Arif: Sabahları beraber uyanırdık. Ben senden önce kalkardım. Senin uyuyuşunu izlerdim, sonra sen uyanırdın. Bana gülümserdin. Sonra, sabahları çayı tek şekerli içtiğini, günün diğer saatlerinde şekersiz içtiğini biliyor olurdum, o ilk şekeri ben atardım çayına, zarifçe eritişini izlerdim. Sonra, en çok boynundan öpülmeyi sevdiğini biliyor olurdum. Sonra dışarı çıkardık. Dışarda yağmur yağıyor olurdu. Biz şemsiyeyi almazdık. Sırılsıklam olurduk. Sonra sen bana sokulurdun ama saçağın altına hiç girmezdik. Sonra sen üşütürdün. Ayakların buz gibi olurdu. Ben sana en sevdiğin o mavi çoraplarını getirirdim. Sonra bayramları babaannenin mezarını ziyaret etmeye giderdik. Hayatta en sevdiğin kadın için ağlayışını izlerdim senin. Hiçbir şey yapmazdım, gözyaşlarını silmezdim, seni teselli etmezdim. Orada öylece ağlayışını izlerdim senin. Başka insanların mezarlarının arasında dolaşarak, hayatın ne kadar şahane bir şey olduğunu düşünürdüm. Sonra… Sonra hiçbir şey yapmazdık. Öylece otururduk. Çok bilinmeyenli bu sorunun yanıtını arardık. Hayat bizi yalancı çıkarana dek, bulduğumuz cevapları doğru sanırdık.

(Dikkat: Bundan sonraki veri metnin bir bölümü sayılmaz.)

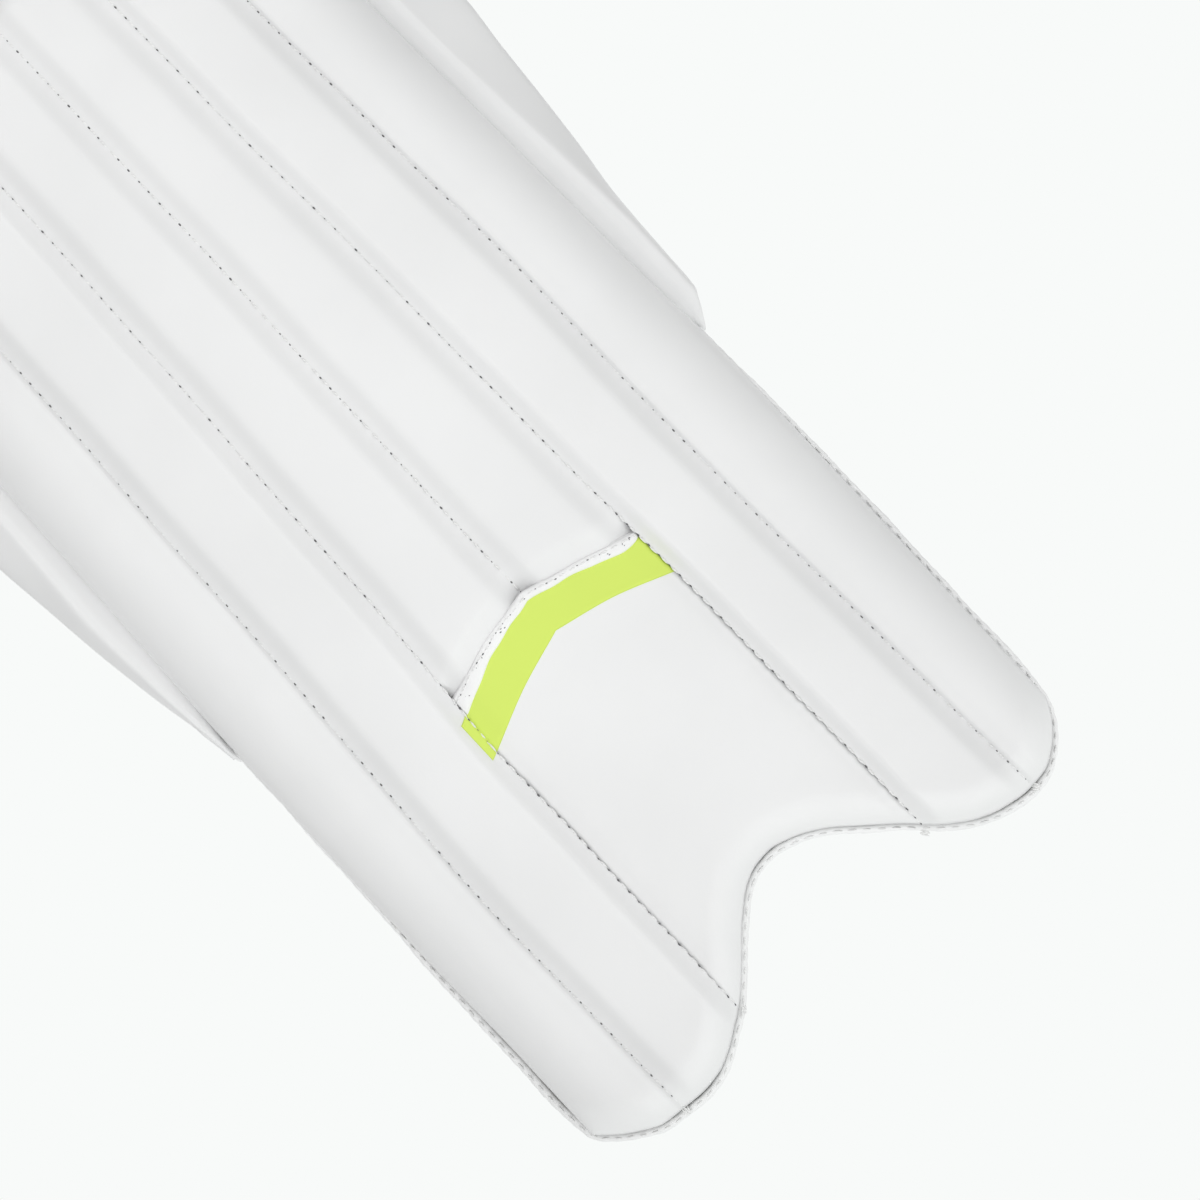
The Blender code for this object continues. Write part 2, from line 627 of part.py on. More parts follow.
def wing(side, name, fold):
    lines = {z: wing_section(side, z) for z in WING_ROWS}
    inset, skin_inset = 0.26, 0.10

    def foam_place(i, z, front):
        outer, inner = lines[z]
        a, b = Vector(outer[i]), Vector(inner[i])
        p = b.lerp(a, 1 - inset if front else inset)
        return Vector((p.x, p.y, z)) * MM

    def u_line(z):
        """Round the wing: the fold, the outer face, the rear edge, the inner face and the fold again."""
        outer, inner = lines[z]
        points = [Vector(inner[i]).lerp(Vector(outer[i]), 1 - skin_inset) for i in range(1, 10)]
        tip = Vector(outer[9]).lerp(Vector(inner[9]), 0.5)
        before = Vector(outer[8]).lerp(Vector(inner[8]), 0.5)
        points.append(tip + (tip - before).normalized() * 0.9)
        points += [Vector(inner[i]).lerp(Vector(outer[i]), skin_inset) for i in range(9, 0, -1)]
        return points

    block(name + "_foam", list(range(1, 10)), WING_ROWS[2:-1], foam_place, FOAM, fold)
    us = {z: u_line(z) for z in WING_ROWS}
    order = list(range(len(us[WING_ROWS[0]])))

    def cover_place(i, z):
        p = us[z][i]
        return Vector((p.x, p.y, z)) * MM
    sheet(name + "_cover", order if side > 0 else order[::-1], WING_ROWS, cover_place, SKIN * 0.8, WHITE_PU, fold, even=False)


def fold_point(side):
    low, high = wing_section(side, 240.0)[0][0], wing_section(side, 420.0)[0][0]
    return ((low[0] + high[0]) / 2, (low[1] + high[1]) / 2 + 1.0)


left_fold = pivot("left_wing_fold", *fold_point(-1), 320.0)
right_fold = pivot("right_wing_fold", *fold_point(1), 320.0)
wing(-1, "left_wing", left_fold)
wing(1, "right_wing", right_fold)


# ---------------------------------------------------------------- knee rolls
ROLL_X = [-1.0, -0.985, -0.93, -0.8, -0.55, -0.28, 0.0, 0.28, 0.55, 0.8, 0.93, 0.985, 1.0]
ROLL_Q = [-1.0, -0.8, -0.6, -0.35, 0.0, 0.35, 0.6, 0.8, 1.0]
ROLL_WIDE = (110.0, ROLL_HALF, 114.0)


def roll_point(s, q, low, high, half, shrink):
    """A point of a roll: s across, q from its lower rear edge round the front to its upper rear edge."""
    middle, tall = (low + high) / 2, (high - low) / 2 - shrink
    ends = math.sqrt(max(0.0, 1 - abs(s) ** 7))
    deep = mix(3.4, ROLL_DEPTH, ends) - shrink
    a = q * math.pi / 2
    z = middle + tall * math.copysign(abs(math.sin(a)) ** 0.85, a) * mix(0.88, 1.0, ends)
    return at(half * s, 1.0 + max(deep - 1.0, 0.8) * math.cos(a) ** 0.62 if abs(q) < 1 else 1.0, z)


def knee_roll(name, span, half, section):
    low, high = span
    sheet(name + "_cover", ROLL_X, ROLL_Q, lambda s, q: roll_point(s, q, low + SKIN, high - SKIN, half - 1.5, 0.0), SKIN * 0.8, WHITE_PU, section)
    front = [q for q in ROLL_Q if abs(q) < 1]

    def foam_place(i, s):
        if i < len(front):
            return roll_point(s, front[i] * 0.98, low + SKIN, high - SKIN, half - 3.0, 1.0)
        z = mix(high - 5.5, low + 5.5, (i - len(front)) / 2.0)
        return at((half - 3.0) * s, 1.2, z)
    loft(name + "_foam", len(front) + 3, [0.96 * s for s in ROLL_X[1:-1]], foam_place, FOAM, section)
    rows = [low + 2.5, (low + high) / 2, high - 2.5]
    block(name + "_liner", LINER_S, rows, lambda s, z, f: at((half - 4.0) * s, LINER_FRONT if f else LINER_N, z), LINING, section)


for i, (name, section) in enumerate((("lower_knee_roll", lower_roll), ("middle_knee_roll", middle_roll), ("upper_knee_roll", upper_roll))):
    knee_roll(name, ROLL_Z[i], ROLL_WIDE[i], section)

cushion("knee_cup", -50, 50, ROLL_Z[1][0] + 3, ROLL_Z[1][1] - 3, -2.9, -15, middle_roll, LINING, upright=False)

# ---------------------------------------------------------------- top hat
HAT_S = [-1.0, -0.975, -0.9, -0.8, -0.7, -0.672, -0.6, -0.5, -0.4, -0.336, -0.27, -0.16, -0.06]
HAT_S = HAT_S + [0.0] + [-s for s in reversed(HAT_S)]
HAT_SEAMS = (-1.0, -0.672, -0.336, 0.0, 0.336, 0.672, 1.0)
HAT_ROWS = [0.0, 0.02, 0.1, 0.4, 0.7, 0.9, 0.97, 1.0]


def hat_half(z):
    return mix(HAT_HALF, HAT_HALF - 5.0, (z - HAT_BOTTOM) / (HAT_TOP - HAT_BOTTOM))


def hat_crest(s):
    """The top edge: a broad arch with rounded shoulders."""
    return mix(HAT_TOP - 78.0, HAT_TOP, (1 - abs(s) ** 2.4) ** 0.62)


def hat_n(s, t):
    """Front of the top hat's foam, with a groove on each sewn line and a rolled rim."""
    q = (s + 1.0) / 0.336 if abs(s) <= 1 else 0.0
    k = min(5, int((s + 1.008) / 0.336))
    f = min(1.0, max(0.0, (s - HAT_SEAMS[k]) / (HAT_SEAMS[k + 1] - HAT_SEAMS[k])))
    z = mix(HAT_BOTTOM, hat_crest(s), t)
    rim = min(round_end((1 - abs(s)) * HAT_HALF + 0.3, 14.0), round_end(hat_crest(s) - z, 12.0), round_end(z - HAT_BOTTOM, 9.0))
    outer = (k == 0 and f < 0.5) or (k == 5 and f > 0.5)
    crown = N_CROWN - 2.0
    return mix(5.0, crown if outer else mix(11.5, crown, bump(f)), rim)


def hat_place(s, t, inset, n):
    z = mix(HAT_BOTTOM + inset, hat_crest(s) - inset * 0.6, t)
    return at((hat_half(z) - inset) * s, n, z)


sheet("top_hat_cover", HAT_S, HAT_ROWS, lambda s, t: hat_place(s, t, 3.2, hat_n(s, t) + SKIN_GAP), SKIN, WHITE_PU, top_hat)
for name, a, b in (("left", -1.0, -0.336), ("centre", -0.336, 0.336), ("right", 0.336, 1.0)):
    own = [s for s in HAT_S if a - 1e-6 <= s <= b + 1e-6]

    def hat_foam_place(s, t, front, a=a, b=b):
        shift = 0.005 if abs(s - a) < 1e-6 and a > -1 else -0.005 if abs(s - b) < 1e-6 and b < 1 else 0.0
        return hat_place(s + shift, mix(0.015, 0.985, t), 4.4, hat_n(s, t) - 1.0 if front else 0.0)
    block("top_hat_foam_" + name, own, HAT_ROWS, hat_foam_place, FOAM, top_hat)
block("top_hat_liner", LINER_S, HAT_ROWS, lambda s, t, f: hat_place(s, t, 3.0, LINER_FRONT if f else LINER_N), LINING, top_hat)
cushion("upper_knee_locator", -62, 62, HAT_BOTTOM + 8, HAT_BOTTOM + 40, -2.9, -15, top_hat, LINING, upright=False)


def hat_binding_points():
    points = [at(-hat_half(z) + 1.4, 1.1, z) for z in (HAT_BOTTOM + 4, 620, 660, 690)]
    for i in range(1, 28):
        a = math.pi * (1 - i / 28)
        s = math.copysign(abs(math.cos(a)) ** 0.85, math.cos(a))
        z = hat_crest(s)
        points.append(at(s * (hat_half(z) - 1.4), 1.1, z - 0.4))
    return points + [at(hat_half(z) - 1.4, 1.1, z) for z in (690, 660, 620, HAT_BOTTOM + 4)]


tube("top_hat_binding", hat_binding_points(), BINDING_R * 0.9, BINDING, top_hat)


# ---------------------------------------------------------------- straps
def sideways(line):
    """Unit normals to the left of a line of plan points."""
    made = []
    for i in range(len(line)):
        d = (line[min(i + 1, len(line) - 1)] - line[max(i - 1, 0)]).normalized()
        made.append(Vector((-d.y, d.x)))
    return made


def band(name, line, low, high, near, far, mat, parent, steps=(0.0, 0.5, 1.0), point=0.0):
    """A flat band standing on edge along plan points, between two distances to the left of them."""
    normals = sideways(line)
    last = len(line) - 1

    def place(i, r, front):
        p = line[i] + normals[i] * (far if front else near)
        trim = point if i in (0, last) and point else 0.0
        return Vector((p.x, p.y, mix(low + trim, high - trim, r))) * MM
    return block(name, list(range(last + 1)), list(steps), place, mat, parent)


def offset_line(line, d):
    return [p + n * d for p, n in zip(line, sideways(line))]


def rear_line(x0, x1, z, n, steps):
    return [Vector((at(mix(x0, x1, i / steps), n, z) / MM).to_2d()) for i in range(steps + 1)]


STRAP_HALF = 1.1          # half the thickness of the strap webbing
PATCH_LIFT = 0.95         # air under a sewn patch
LIE = PATCH_LIFT + 1.3 + 0.4 + 1.1 + 0.35 + STRAP_HALF   # centre of a fastened strap above what it lies on


def plan(x, n, z):
    p = at(x, n, z) / MM
    return Vector((p.x, p.y))


def rear_strap(name, z, tall, x_end, deep, body):
    """A strap sewn behind the pad's left edge that goes round the leg and lies on a patch behind the right edge."""
    low, high = z - tall / 2, z + tall / 2
    start = plan(-x_end + 1.5, LINER_N - 4.6, z)
    band(name + "_anchor", rear_line(-x_end - 1.0, -x_end + 22, z, LINER_N - PATCH_LIFT, 3), low + 1, high - 1, 0.0, 2.0, WEBBING, body)
    band(name + "_loop_patch", rear_line(x_end - 27, x_end, z, LINER_N - PATCH_LIFT, 4), low + 1, high - 1, 0.0, 1.3, HOOK, body)
    lie = rear_line(x_end - 24, x_end - 2, z, LINER_N - LIE, 4)
    turn = lie[0]
    route = [start, start + Vector((3.0, 14.0)), (-x_end * 0.87, mix(start.y, deep, 0.55)), (-x_end * 0.55, deep * 0.86), (0.0, deep),
             (x_end * 0.5, deep * 0.86), (x_end * 0.74, mix(turn.y, deep, 0.5)), (turn.x - 4.0, turn.y + 17), (turn.x - 1.5, turn.y + 5.0), lie[1]]
    line = arc(route, 26) + lie[2:]
    axis = pivot(name + "_axis", start.x, start.y, z)
    band(name, line, low, high, -STRAP_HALF, STRAP_HALF, WEBBING, axis)
    hook = rear_line(x_end - 18, x_end - 3, z, LINER_N - PATCH_LIFT - 1.7, 3)
    band(name + "_hook_patch", hook, low + 2, high - 2, 0.0, 1.1, HOOK, axis)
    if parent_of[name] is not shin:
        hang(axis, parent_of[name])
    return start


def hang(child, parent):
    child.parent = parent
    child.location = Vector(child.location) - Vector(parent.location)


def wing_line(side, z, t0, t1, d, steps):
    """Points along a wing's outer face from station t0 to t1, lifted outwards by d."""
    outer = [Vector(p) for p in wing_section(side, z)[0]]
    made = []
    for j in range(steps + 1):
        t = mix(t0, t1, j / steps)
        i = min(int(t), len(outer) - 2)
        tangent = (outer[i + 1] - outer[i]).normalized()
        if abs(t - round(t)) < 1e-6 and 0 < round(t) < len(outer) - 1:
            i = round(t)
            tangent = (outer[i + 1] - outer[i - 1]).normalized()
        out = Vector((tangent.y, -tangent.x)) * side
        made.append(outer[min(int(t), len(outer) - 2)].lerp(outer[min(int(t), len(outer) - 2) + 1], t - min(int(t), len(outer) - 2)) + out * d)
    return made


parent_of = {"ankle_strap": shin, "knee_strap": middle_roll}
rear_strap("ankle_strap", 110.0, 38.0, 103.0, 36.0, shin)
rear_strap("knee_strap", 504.0, 36.0, 110.0, 62.0, middle_roll)

# The calf strap is sewn to the left wing and fastens over the right one.
CALF_Z, CALF_TALL = 350.0, 38.0
WING_LIFT = 1.2
calf_low, calf_high = CALF_Z - CALF_TALL / 2, CALF_Z + CALF_TALL / 2
band("calf_strap_anchor", wing_line(-1, CALF_Z, 6.25, 8.0, WING_LIFT, 7), calf_low + 1, calf_high - 1, 0.0, 2.0, WEBBING, left_fold)
band("calf_strap_loop_patch", wing_line(1, CALF_Z, 8.75, 6.75, WING_LIFT, 8), calf_low + 1, calf_high - 1, 0.0, 1.3, HOOK, right_fold)
calf_end = wing_line(1, CALF_Z, 8.5, 7.0, WING_LIFT - PATCH_LIFT + LIE, 6)
calf_start = wing_line(-1, CALF_Z, 8.05, 8.6, 5.0, 1)
calf_route = calf_start + [(-84, 66), (-45, 82), (0, 87), (45, 82), (82, 66)] + [calf_end[0], calf_end[1]]
calf_axis = pivot("calf_strap_axis", calf_start[0].x, calf_start[0].y, CALF_Z)
band("calf_strap", arc(calf_route, 24) + calf_end[2:], calf_low, calf_high, -STRAP_HALF, STRAP_HALF, WEBBING, calf_axis)
band("calf_strap_hook_patch", wing_line(1, CALF_Z, 8.5, 7.25, WING_LIFT + 1.7, 5), calf_low + 2, calf_high - 2, 0.0, 1.1, HOOK, calf_axis)
hang(calf_axis, left_fold)

# ---------------------------------------------------------------- the sections carry each other up the knee
for child, parent in ((top_hat, upper_roll), (upper_roll, middle_roll), (middle_roll, lower_roll), (lower_roll, shin), (left_fold, shin), (right_fold, shin)):
    hang(child, parent)
bpy.context.view_layer.update()
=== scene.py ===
"""Looks of the cricket leg pad: quilted face, instep panel, wings, knee rolls, top hat, lining and straps.

A point of the pad is (x, n, z) in millimetres: x across, z up the leg, n in front of the curved rear plane.
"""
import bpy
import bmesh
import json
import math
import numpy as np
from mathutils import Matrix, Vector, noise


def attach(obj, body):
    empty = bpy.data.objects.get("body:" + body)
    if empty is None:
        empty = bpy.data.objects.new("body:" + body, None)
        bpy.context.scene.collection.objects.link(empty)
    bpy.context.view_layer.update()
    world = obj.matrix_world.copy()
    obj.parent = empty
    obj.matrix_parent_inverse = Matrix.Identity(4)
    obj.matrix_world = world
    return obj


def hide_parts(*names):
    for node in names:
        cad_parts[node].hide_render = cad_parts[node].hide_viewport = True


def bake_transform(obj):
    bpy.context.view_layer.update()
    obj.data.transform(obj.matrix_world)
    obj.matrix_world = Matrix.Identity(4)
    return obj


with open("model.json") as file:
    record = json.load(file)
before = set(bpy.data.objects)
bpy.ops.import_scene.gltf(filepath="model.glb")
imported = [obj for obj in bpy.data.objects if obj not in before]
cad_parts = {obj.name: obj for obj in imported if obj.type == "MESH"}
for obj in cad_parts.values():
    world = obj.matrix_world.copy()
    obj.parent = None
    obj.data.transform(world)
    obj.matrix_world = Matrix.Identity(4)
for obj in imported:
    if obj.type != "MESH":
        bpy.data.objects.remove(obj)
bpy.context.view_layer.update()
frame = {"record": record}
MM = 0.001

# ------------------------------------------------------------------ the pad's own measures, mm
SHIN_TOP = 428.0
ROLL_Z = ((432.4, 477.6), (481.4, 526.6), (530.4, 575.6))
ROLL_WIDE = (110.0, 116.0, 114.0)
HAT_BOTTOM, HAT_TOP, HAT_HALF = 580.0, 785.0, 111.0
CROWN, EDGE_N = 22.2, 3.3
LINER_N = -2.2

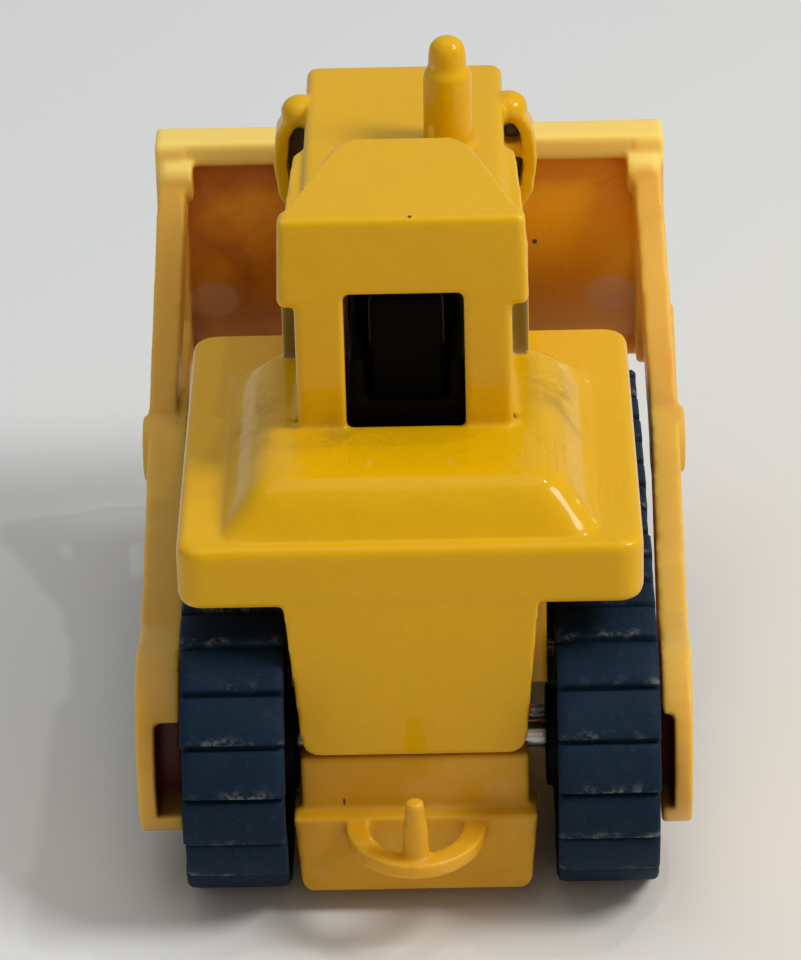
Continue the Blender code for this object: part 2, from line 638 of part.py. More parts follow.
def blade_and_arms(parts, tools):
    """The blade, both push arms with their ears on the rear axle, and the braces, moulded in one."""
    blade = plate(
        "blade_and_arms", mouldboard_outline(), 0, -BLADE_HALF + 0.2, BLADE_HALF - 0.2, parts
    )
    set_origin(blade, (0, REAR_AXLE_Y, AXLE_Z))
    add(
        blade,
        block(
            "top_flange", (-BLADE_HALF, BLADE_REAR + 0.2, BLADE_TOP - 2.4), (BLADE_HALF, 70.6, BLADE_TOP), tools,
            corner=0.5, corner_axis=0, edge=0.3,
        ),
        block("cutting_edge", (-BLADE_HALF + 0.3, 70.0, BLADE_BOTTOM), (BLADE_HALF - 0.3, BLADE_FRONT, 18.4), tools, edge=0.3),
    )
    rear_y, rear_z = ARM_POINTS[0][:2]
    for side, name in ((-1, "left"), (1, "right")):
        knuckle_y, knuckle_z = ARM_POINTS[2][:2]
        head_y, head_z = BRACE_POINTS[1][:2]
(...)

"Böyle olmasını istemezdim ama hep olurdu.Dünyanın bütün kızılderilileri yenilir, spartaküs kaybeder, gün batarken sararır, kuşlar döner, sadri alışık her filminde ağlardı. O ağladıkça ben de ağlardım. nedenini bilmez ağlardım. Ağladıkça sadri´ye kıl kapar gıcık olurdum.
Üçüncü şahıs olarak kalışına, hep gidici kadınları sevişine, bu gidiciliklerin bir mecburiyet gibi duruşuna, sadri'nin bu mecburiyetlere, giden kişinin özgürlüğü olarak bakıp, ona ihanet etmemek için kendine ihanet edişine."
ikili ilişkilere dair çok iyi bir yaklaşımla yola çıkmış lakin karakterlere derinlemesine bir analiz yapılamaması sonucu vasat bir film olmaktan kurtulamamıştır.
vasat bile değildi bu film. Arabesk sevmiyorum ben. izlemeyenler heves edip izlemesin diye iki üç kelime daha sarf edeceğim. Filmin her yerinden romantizm fışkırıyor aman he kusarsınız falan. Dikkat edin!
9 ay önce sevgilimin beni gerçekten sevdiğini düşündüğüm için bu kitabı ona hediye etmiştim. ben çok nadir ve gerçekten hak ettiğini düşündüğüm insanlara kitap hediye ederim. velhasıl kelam şimdi kocasıyla 1. ayını kutluyorlardır.
ayıla bayıla izlediğim ama hiç bir arkadaşıma beğendiremediğim film. e bunlar böyle duruyorlar, hadi bir şey olsun, sen bir daha film seçme diye diye yediler güzelim filmi.
"Bir şeyin gerçekte öyle mi olduğu yoksa bana mı öyle geldiği konusu her zaman kafamı karıştırırdı.Gerçi sezgilerim,bir süre sonra hayat tarafından doğrulanırdı."
kitabı okudum, harika bir kitaptı, eski sevgilime hediye etmiştim üstelik. Okuduktan 1 yıl sonra filmi çıktı, maalesef filmi o kadar keyifli değildi. erdal beşikçioğlu ne kadar iyi bir oyuncu olsa da. abi bazı eserlerin filmleri yapılmaz.